While technical and security standards and timelines are still being finalized, financial institutions will need to be prepared. Plugging into this infrastructure will require scalable and flexible core banking systems, based on infrastructure that can handle high transaction loads and seamless availability. Financial institutions will also want to have robust fraud detection, data integration and analytics capabilities—systems that can analyze large amounts of data in real-time.
Organizations like PPJV are working with Canadian credit unions to develop these capabilities in time for the inevitable arrival of RTR in Canada.
What’s next?
An undertaking this significant with implications across the entire Canadian financial sector will take time to get off the ground. In its announcement, Payments Canada suggested that development will proceed in 2024 with testing to occur through 2025 and 2026. Financial institutions can put this time to good use by moving off aging infrastructure to robust server architecture and modernized cloud-based technologies, and paying close attention to further announcements by Payments Canada and its partners.

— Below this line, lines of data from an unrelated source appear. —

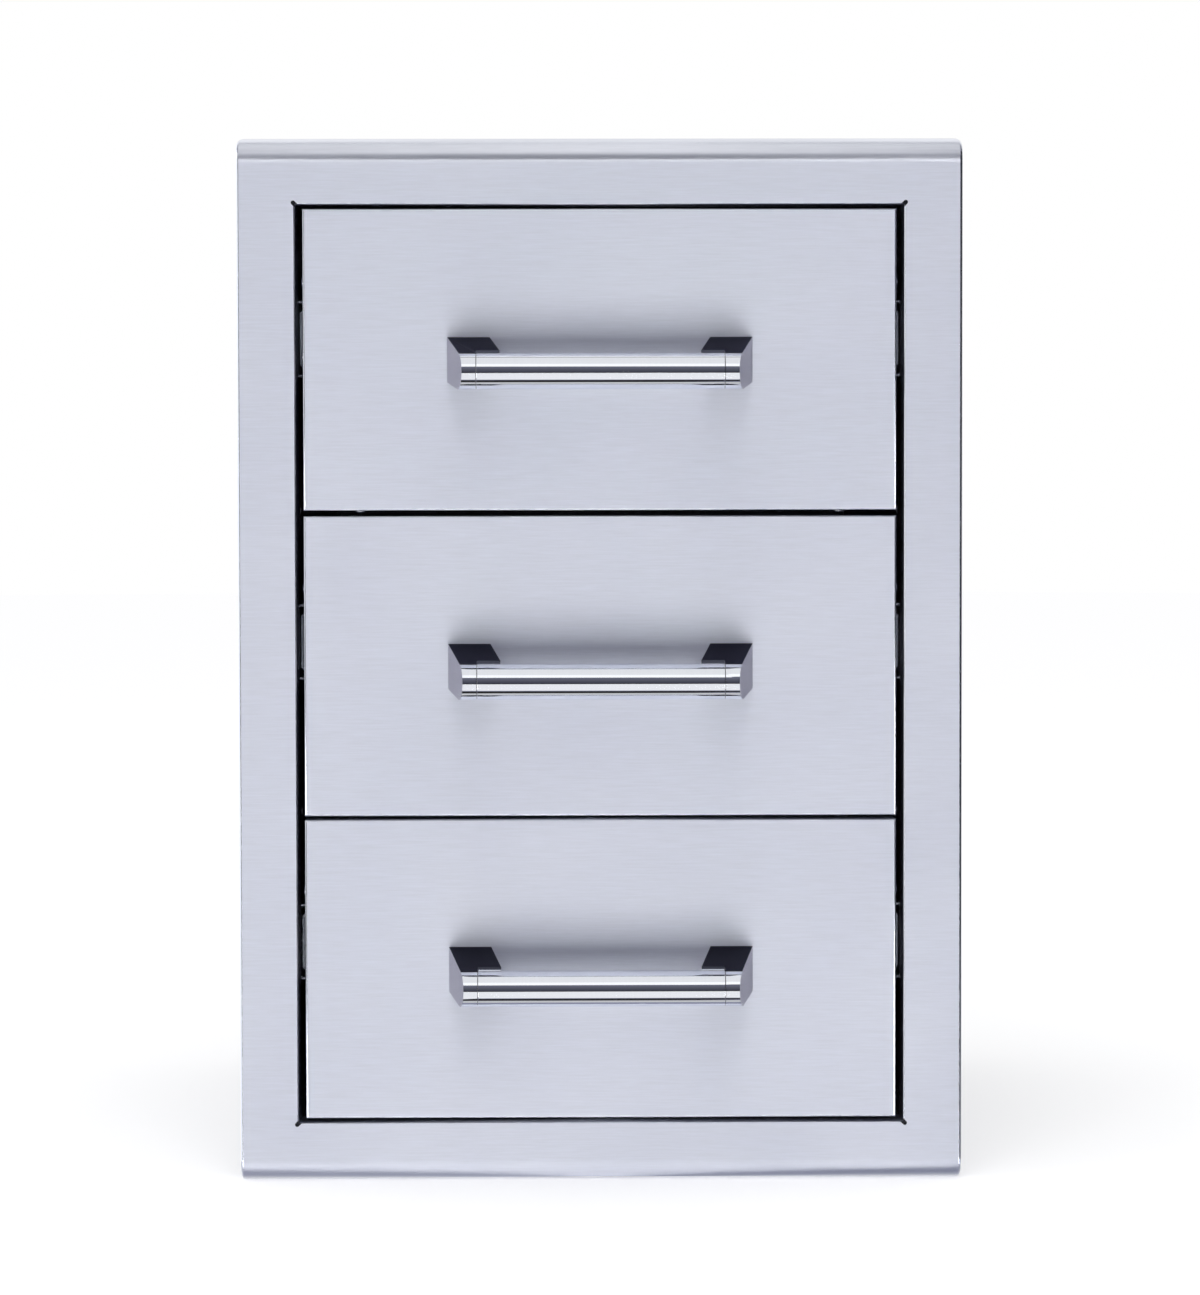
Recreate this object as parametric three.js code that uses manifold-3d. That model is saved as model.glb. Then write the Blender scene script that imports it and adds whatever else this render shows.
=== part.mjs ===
// A built-in drawer unit for an outdoor kitchen: three drawers behind one folded steel trim frame.
// Millimetres, +X to the right, +Y into the island, +Z up. The trim's rear lips lie on the plane y = 0,
// against the face of the island, and the origin is the middle of the lower lip.

import * as THREE from 'three';
import { mergeVertices } from 'three/addons/utils/BufferGeometryUtils.js';
import Module from 'manifold-3d';

const wasm = await Module();
wasm.setup();

// Clearances
const seat = 0.3; // between pieces that rest on, or slide past, each other
const overrun = 2; // how far a cutting solid runs past what it cuts

// Trim frame: one folded sheet with a roll along its top and bottom edges
const trimWidth = 432;
const trimHeight = 622.5;
const trimDepth = 19;
const trimSheet = 1.2;
const trimRollRadius = 12.5;
const trimSideRadius = 2;
const trimCornerRadius = 3.5;
const trimLip = 12;
const topBorder = 39.6;
const bottomBorder = 34.6;
const sideBorder = 34.9;
const openingFlangeDepth = 27;
const openingEdgeRadius = 1.1;
const reliefSlotWidth = 1.9;
const reliefSlotReach = 2.5;

// Case: two sides, a top, a bottom and a back behind the trim
const caseSheet = 1;
const caseDepth = 510;
const caseLap = 18;
const sideRearFlange = 15;
const coverFlange = 12;
const coverFlangeSetback = 4;
const screwHoleDiameter = 5;
const screwHoleInset = 40;
const ventSlotWidth = 6;
const ventSlotLength = 60;
const ventSlotPitch = 16;
const ventSlotInset = 70;
const ventSlotCount = 6;

// Drawer fronts, from the top of the opening down
const drawerCount = 3;
const gapOverUpperFront = 2.9;
const gapOverMiddleFront = 3.5;
const gapOverLowerFront = 2.4;
const gapUnderLowerFront = 2.9;
const frontSideGap = 4.45;
const frontSheet = 1.2;
const frontDepth = 18;
const frontBendRadius = 1.9;
const linerSheet = 1;
const linerFlange = 10;
const linerAccessDiameter = 12;

// Drawer box
const tubSheet = 1;
const tubLift = 20;
const tubHeight = 130;
const tubFrontFlange = 14;
const tubTopFlange = 7;
const backFlange = 12;
const backDrop = 3;

// Telescopic slides, two to a drawer: an outer, a middle and an inner rail on two cages of balls
const slideSpace = 13.2;
const slideLift = 103;
const slideStopLength = 10;
const railSetback = 2;
const railRearSpace = 40;
const railSheet = 1.2;
const railBendRadius = 0.6;
const outerRailHeight = 45.5;
const outerRailDepth = 10.4;
const middleRailDepth = 8.6;
const innerRailDepth = 7.6;
const raceLip = 4.1;
const outerBallRadius = 2;
const outerBallOffset = 4.5;
const innerBallRadius = 1.6;
const innerBallOffset = 3.2;
const cageSheet = 0.5;
const outerCageDepth = 7;
const innerCageDepth = 5.7;
const cageMargin = 15;
const ballEndMargin = 8;
const ballsPerRow = 4;

// Handles: a round bar between two posts that lean towards each other
const barDiameter = 21.3;
const barWall = 1.5;
const barReach = 32.8;
const barDrop = 7.8;
const postSpread = 181.7;
const postWidth = 25.2;
const postHeight = 26.8;
const postLean = 7.25;
const postCapWidth = 10.5;
const cradleReach = 29;
const handleScrewDiameter = 5;
const handleTapDiameter = 4.2;
const handleTapDepth = 16;

// Half the steps of each arc: in a small bend, a roll, a hole and a bar
const bendSteps = 1;
const rollSteps = 4;
const holeSteps = 6;
const barSteps = 14;

// Planes that several pieces share
const trimFace = -trimDepth;
const trimBottom = -trimLip / 2;
const trimTop = trimBottom + trimHeight;
const openingBottom = trimBottom + bottomBorder;
const openingTop = trimTop - topBorder;
const openingWidth = trimWidth - 2 * sideBorder;
const openingHalf = openingWidth / 2;
const openingRear = trimFace + openingFlangeDepth;

const caseFront = openingRear - caseLap;
const caseRear = caseFront + caseDepth;
const caseInner = openingHalf + trimSheet + seat;
const caseOuter = caseInner + caseSheet;
const caseBottomInner = openingBottom - trimSheet - seat;
const caseTopInner = openingTop + trimSheet + seat;
const caseBottom = caseBottomInner - caseSheet;
const caseTop = caseTopInner + caseSheet;

const frontGaps = gapOverUpperFront + gapOverMiddleFront + gapOverLowerFront + gapUnderLowerFront;
const frontHeight = (openingTop - openingBottom - frontGaps) / drawerCount;
const frontHalf = openingHalf - frontSideGap;
const frontRear = trimFace + frontDepth;

const railFront = openingRear + railSetback;
const railRear = caseRear - railRearSpace;
const railLength = railRear - railFront;
const slideTravel = railLength - slideStopLength;
const cageLength = railLength - slideTravel / 2 - cageMargin;
const cageFront = railFront + (railLength - cageLength) / 2;

const tubFront = frontRear + seat;
const tubRear = railRear + seat;
const tubHalf = caseInner - slideSpace;
const tubTop = tubLift + tubHeight;

// Geometry helpers

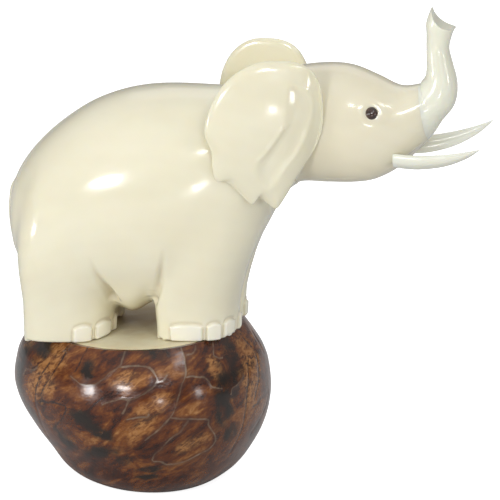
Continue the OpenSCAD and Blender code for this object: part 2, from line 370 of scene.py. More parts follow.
# Polished cream nut. Marks on the mesh say where a nail is whiter, and where painted shade darkens
# creases, gaps and the underside of the belly.
def makeIvory(name, tone, hasMarks=False):
    material, tree, shader, place = newMaterial(name)
    growth = addGroup(tree, growthLayers, {"Vector": place, "Spacing": 110.0, "Waver": 3.0,
                                           "Cloud Scale": 70.0})
    polish = addGroup(tree, handPolish, {"Vector": place})
    cloud = addRange(tree, growth["Cloud"], 0.35, 0.68)
    colour = addMix(tree, cloud, tone["light"], tone["deep"])
    layers = addRange(tree, growth["Layers"], 0.0, 1.0, 0.0, 0.05)
    colour = addMix(tree, layers, colour, tuple(0.9 * c for c in tone["deep"]))
    specks = addNode(tree, "ShaderNodeTexVoronoi", {"Vector": place, "Scale": 420.0}).outputs["Distance"]
    colour = addMix(tree, addRange(tree, specks, 0.05, 0.01, 0.0, 0.10), colour, (0.62, 0.48, 0.28))
    if hasMarks:
        nail = addNode(tree, "ShaderNodeAttribute", attribute_name="nail").outputs["Fac"]
        paintedShade = addNode(tree, "ShaderNodeAttribute", attribute_name="paintedShade").outputs["Fac"]
        colour = addMix(tree, addMath(tree, "MULTIPLY", nail, 0.65), colour, (0.95, 0.92, 0.80))
        # Painted shade: this mark turns the colour brown in grooves, nail gaps and under the belly.
        colour = addMix(tree, addMath(tree, "MULTIPLY", paintedShade, 0.55), colour, (0.50, 0.37, 0.20))
    tree.links.new(colour, shader.inputs["Base Color"])
    rough = addRange(tree, polish["Dull"], 0.35, 0.7, tone["rough"], tone["rough"] + 0.04)
    tree.links.new(rough, shader.inputs["Roughness"])
    height = addNode(tree, "ShaderNodeBump", {"Height": polish["Height"], "Strength": 0.05,
                                              "Distance": 0.0001})
    tree.links.new(height.outputs["Normal"], shader.inputs["Normal"])
    shader.inputs["Subsurface Weight"].default_value = tone["glow"]
    shader.inputs["Subsurface Radius"].default_value = (1.0, 0.8, 0.45)
    shader.inputs["Subsurface Scale"].default_value = 0.0018
    shader.inputs["IOR"].default_value = 1.54
    shader.inputs["Coat Weight"].default_value = 0.5
    shader.inputs["Coat Roughness"].default_value = 0.10
    return material


ivory = {part: makeIvory("ivory" + part.capitalize(), tone, part == "body")
         for part, tone in ivoryTones.items()}

# The sawn face that the elephant stands on
nut = {
    "faceHeight": 26.4,
    "faceLean": math.tan(math.radians(2.5)),
    "skinThickness": 0.7,
    "threeSided": 0.05,
    "corner": math.radians(-77),
    "profile": [  # height, middle in X, half width in X, half width in Y
        (0.0, 0.0, 10.4, 10.0), (0.7, 0.0, 12.4, 11.9), (2.6, 0.2, 14.8, 14.1), (5.5, 0.3, 16.9, 16.0),
        (9.0, 0.0, 19.1, 18.0), (13.0, -0.6, 20.7, 19.4), (17.0, -1.2, 21.2, 19.9),
        (20.5, -1.5, 20.6, 19.4), (23.5, -1.9, 19.3, 18.1), (26.4, -1.8, 17.2, 16.1),
    ],
}


def faceHeight(x):
    return nut["faceHeight"] + nut["faceLean"] * x


def nutRing(station, inset, segments):
    turn = 2 * math.pi * np.arange(segments) / segments
    grow = 1 + nut["threeSided"] * np.cos(3 * (turn - nut["corner"]))
    x = station[1] + (station[2] - inset) * grow * np.cos(turn)
    y = (station[3] - inset) * grow * np.sin(turn)
    return np.column_stack([x, y, faceHeight(x) * station[0] / nut["profile"][-1][0]])


# Veins and cracks that show on the nut: angle round it from the right side, and height
nutVeins = [
    [(-3, 26.5), (-4, 25), (-5, 24), (-11, 22.5), (-17, 21), (-23, 20.5), (-29, 21), (-32, 21.5)],
    [(-5, 24), (1, 24.2), (7, 24.3), (11, 24), (13.5, 23.2), (14, 22), (12, 21), (8, 20.2), (3, 19.3),
     (1, 18.8), (-2, 16.7)],
    [(14, 21.7), (17, 22), (19, 22.8)],
    [(1, 19), (-4, 19.1), (-9, 18.4), (-12, 17.9)],
    [(0, 15.6), (5, 16), (9, 16.2), (10, 16.7)],
    [(30, 26.5), (30, 24.5), (29, 22.8), (26, 21.4), (24, 19.3), (22, 17.7), (20, 16), (15, 14), (8, 12)],
    [(20, 16), (25, 15.6), (31, 15.3), (39, 14.8), (39.5, 13.8), (43, 12), (45, 10.5)],
    [(28, 15.1), (25, 13.4), (20, 12), (16, 10.3), (13, 9), (12, 8), (16, 7.6), (20, 7), (27, 7.3),
     (34, 8.2), (40, 9.1), (44, 10.1), (45, 11)],
    [(29, 22.3), (35, 22.2), (40, 21.5), (42, 20.1), (48, 19.6)],
    [(32, 25.4), (36, 25.4), (39, 26.5)],
    [(53, 26.5), (50, 25.1), (50, 24.2), (55, 23.9)],
    [(66, 20.3), (62, 19.4), (56, 18.9), (54, 17.9)],
]
nutCracks = [
    [(-45, 26.5), (-41, 24), (-45, 21), (-54, 16.5)],
    [(-55, 15.4), (-42, 16.2), (-34, 16), (-39, 13.3), (-52, 10.3)],
    [(-27, 26), (-30, 22.2)],
    [(74, 21.5), (69, 18.4), (66, 15.2), (64, 11.3), (60, 7)],
]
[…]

The renewed momentum for Canada’s RTR system is good news; it represents a significant step forward in the nation’s payment infrastructure. With partners like IBM Canada, CGI, and Interac, RTR is set to transform how Canadians experience financial transactions. While the average person might assume their current payment methods are already instantaneous, the truth is that RTR promises a level of immediacy and security previously unattainable. This will create new opportunities for financial institutions who embrace it.